(WHAT IS BEING ASKED)
Return the full material exactly.

(STORED DATA)
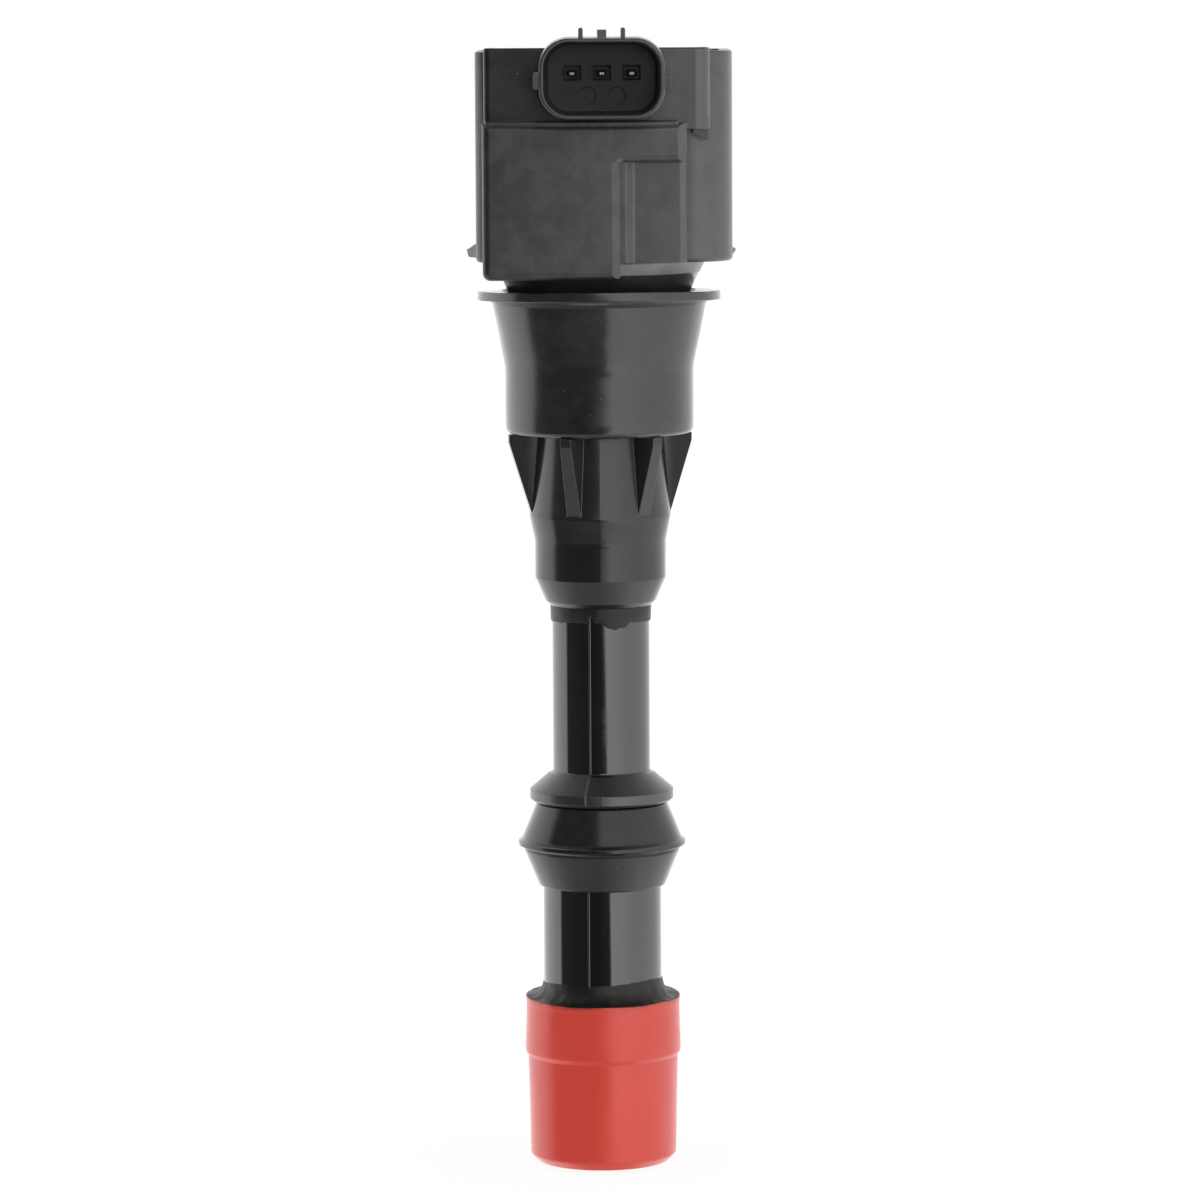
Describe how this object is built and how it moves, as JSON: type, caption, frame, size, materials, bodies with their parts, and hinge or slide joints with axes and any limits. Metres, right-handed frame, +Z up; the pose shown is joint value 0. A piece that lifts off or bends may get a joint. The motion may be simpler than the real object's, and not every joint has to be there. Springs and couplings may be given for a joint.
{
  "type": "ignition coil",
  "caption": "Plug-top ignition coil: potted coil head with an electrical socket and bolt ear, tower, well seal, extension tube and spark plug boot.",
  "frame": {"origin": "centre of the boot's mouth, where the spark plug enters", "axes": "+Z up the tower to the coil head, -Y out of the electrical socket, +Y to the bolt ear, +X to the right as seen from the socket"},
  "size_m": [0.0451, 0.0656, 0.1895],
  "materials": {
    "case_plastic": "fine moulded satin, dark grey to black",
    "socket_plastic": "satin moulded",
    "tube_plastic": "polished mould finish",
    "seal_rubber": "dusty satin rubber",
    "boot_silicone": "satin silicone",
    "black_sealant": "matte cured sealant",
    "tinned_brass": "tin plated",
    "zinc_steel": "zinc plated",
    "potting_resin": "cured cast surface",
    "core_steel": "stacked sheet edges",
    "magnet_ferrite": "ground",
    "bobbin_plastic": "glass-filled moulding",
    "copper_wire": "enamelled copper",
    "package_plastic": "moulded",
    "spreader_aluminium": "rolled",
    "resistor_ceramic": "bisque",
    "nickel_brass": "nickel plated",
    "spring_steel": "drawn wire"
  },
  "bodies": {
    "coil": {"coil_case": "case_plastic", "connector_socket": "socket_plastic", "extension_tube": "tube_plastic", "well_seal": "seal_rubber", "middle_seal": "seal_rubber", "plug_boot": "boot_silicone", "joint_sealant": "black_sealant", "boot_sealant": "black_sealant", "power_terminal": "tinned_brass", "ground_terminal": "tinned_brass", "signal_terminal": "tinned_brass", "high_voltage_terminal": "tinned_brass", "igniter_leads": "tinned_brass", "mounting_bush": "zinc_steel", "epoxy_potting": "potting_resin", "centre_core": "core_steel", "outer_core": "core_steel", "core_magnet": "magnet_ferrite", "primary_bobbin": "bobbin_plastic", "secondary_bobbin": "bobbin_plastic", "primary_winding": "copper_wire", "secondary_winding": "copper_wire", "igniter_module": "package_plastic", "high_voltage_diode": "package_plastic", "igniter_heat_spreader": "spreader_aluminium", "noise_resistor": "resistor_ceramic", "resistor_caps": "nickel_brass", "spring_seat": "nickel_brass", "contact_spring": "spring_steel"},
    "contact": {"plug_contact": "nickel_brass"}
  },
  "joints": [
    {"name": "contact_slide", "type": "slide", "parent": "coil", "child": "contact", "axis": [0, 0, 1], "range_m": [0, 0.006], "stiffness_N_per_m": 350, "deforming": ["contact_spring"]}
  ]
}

(COMPLETED TASK)
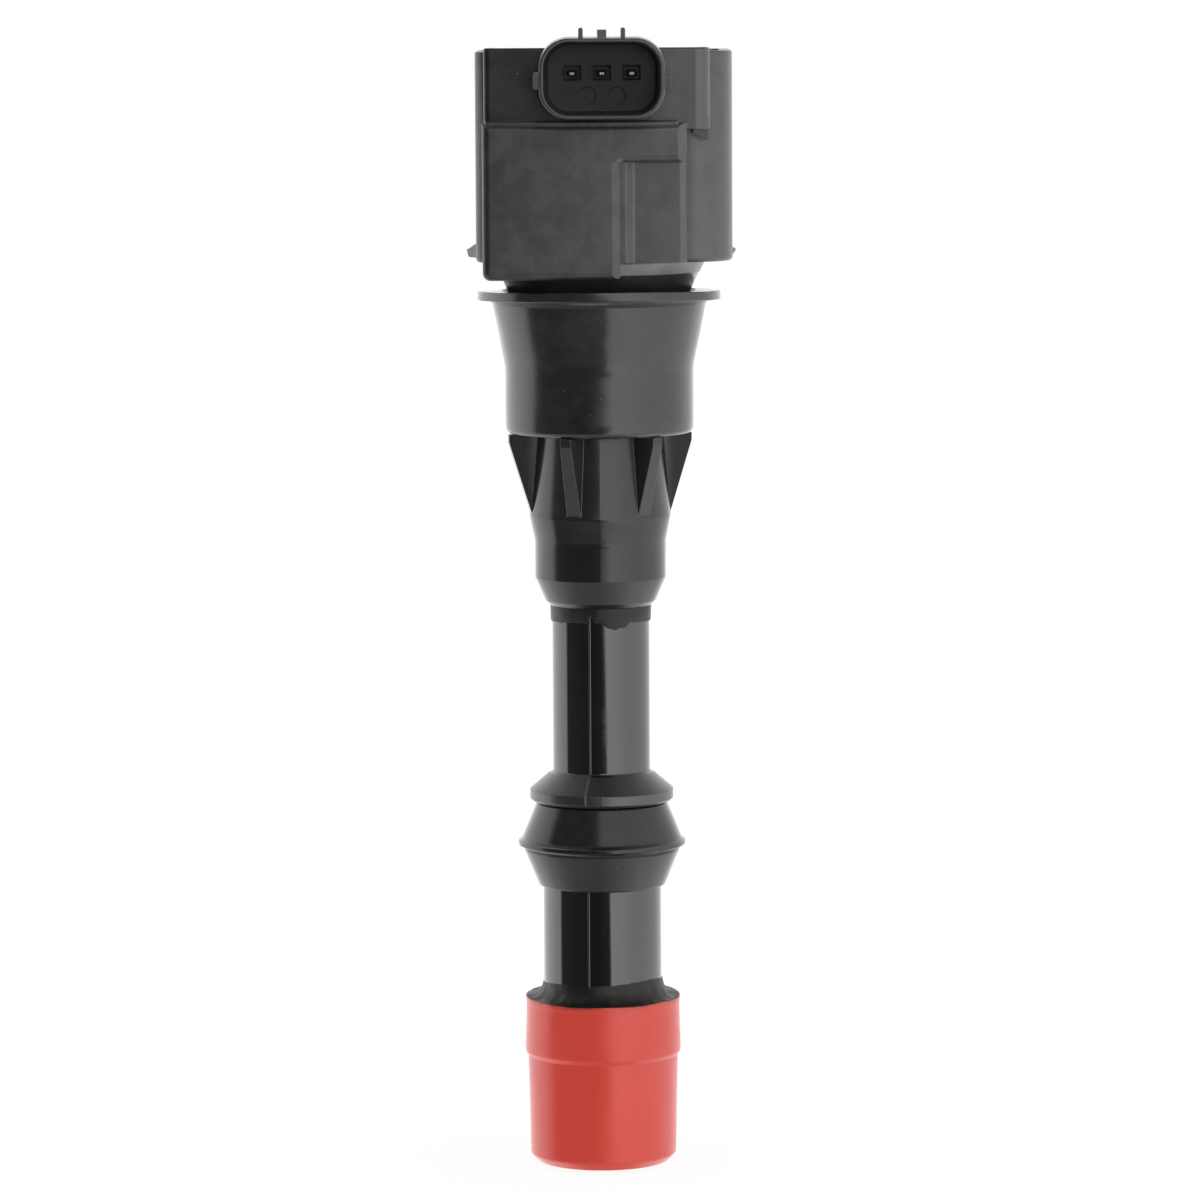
Describe how this object is built and how it moves, as JSON: type, caption, frame, size, materials, bodies with their parts, and hinge or slide joints with axes and any limits. Metres, right-handed frame, +Z up; the pose shown is joint value 0. A piece that lifts off or bends may get a joint. The motion may be simpler than the real object's, and not every joint has to be there. Springs and couplings may be given for a joint.
{
  "type": "ignition coil",
  "caption": "Plug-top ignition coil: potted coil head with an electrical socket and bolt ear, tower, well seal, extension tube and spark plug boot.",
  "frame": {"origin": "centre of the boot's mouth, where the spark plug enters", "axes": "+Z up the tower to the coil head, -Y out of the electrical socket, +Y to the bolt ear, +X to the right as seen from the socket"},
  "size_m": [0.0451, 0.0656, 0.1895],
  "materials": {
    "case_plastic": "fine moulded satin, dark grey to black",
    "socket_plastic": "satin moulded",
    "tube_plastic": "polished mould finish",
    "seal_rubber": "dusty satin rubber",
    "boot_silicone": "satin silicone",
    "black_sealant": "matte cured sealant",
    "tinned_brass": "tin plated",
    "zinc_steel": "zinc plated",
    "potting_resin": "cured cast surface",
    "core_steel": "stacked sheet edges",
    "magnet_ferrite": "ground",
    "bobbin_plastic": "glass-filled moulding",
    "copper_wire": "enamelled copper",
    "package_plastic": "moulded",
    "spreader_aluminium": "rolled",
    "resistor_ceramic": "bisque",
    "nickel_brass": "nickel plated",
    "spring_steel": "drawn wire"
  },
  "bodies": {
    "coil": {"coil_case": "case_plastic", "connector_socket": "socket_plastic", "extension_tube": "tube_plastic", "well_seal": "seal_rubber", "middle_seal": "seal_rubber", "plug_boot": "boot_silicone", "joint_sealant": "black_sealant", "boot_sealant": "black_sealant", "power_terminal": "tinned_brass", "ground_terminal": "tinned_brass", "signal_terminal": "tinned_brass", "high_voltage_terminal": "tinned_brass", "igniter_leads": "tinned_brass", "mounting_bush": "zinc_steel", "epoxy_potting": "potting_resin", "centre_core": "core_steel", "outer_core": "core_steel", "core_magnet": "magnet_ferrite", "primary_bobbin": "bobbin_plastic", "secondary_bobbin": "bobbin_plastic", "primary_winding": "copper_wire", "secondary_winding": "copper_wire", "igniter_module": "package_plastic", "high_voltage_diode": "package_plastic", "igniter_heat_spreader": "spreader_aluminium", "noise_resistor": "resistor_ceramic", "resistor_caps": "nickel_brass", "spring_seat": "nickel_brass", "contact_spring": "spring_steel"},
    "contact": {"plug_contact": "nickel_brass"}
  },
  "joints": [
    {"name": "contact_slide", "type": "slide", "parent": "coil", "child": "contact", "axis": [0, 0, 1], "range_m": [0, 0.006], "stiffness_N_per_m": 350, "deforming": ["contact_spring"]}
  ]
}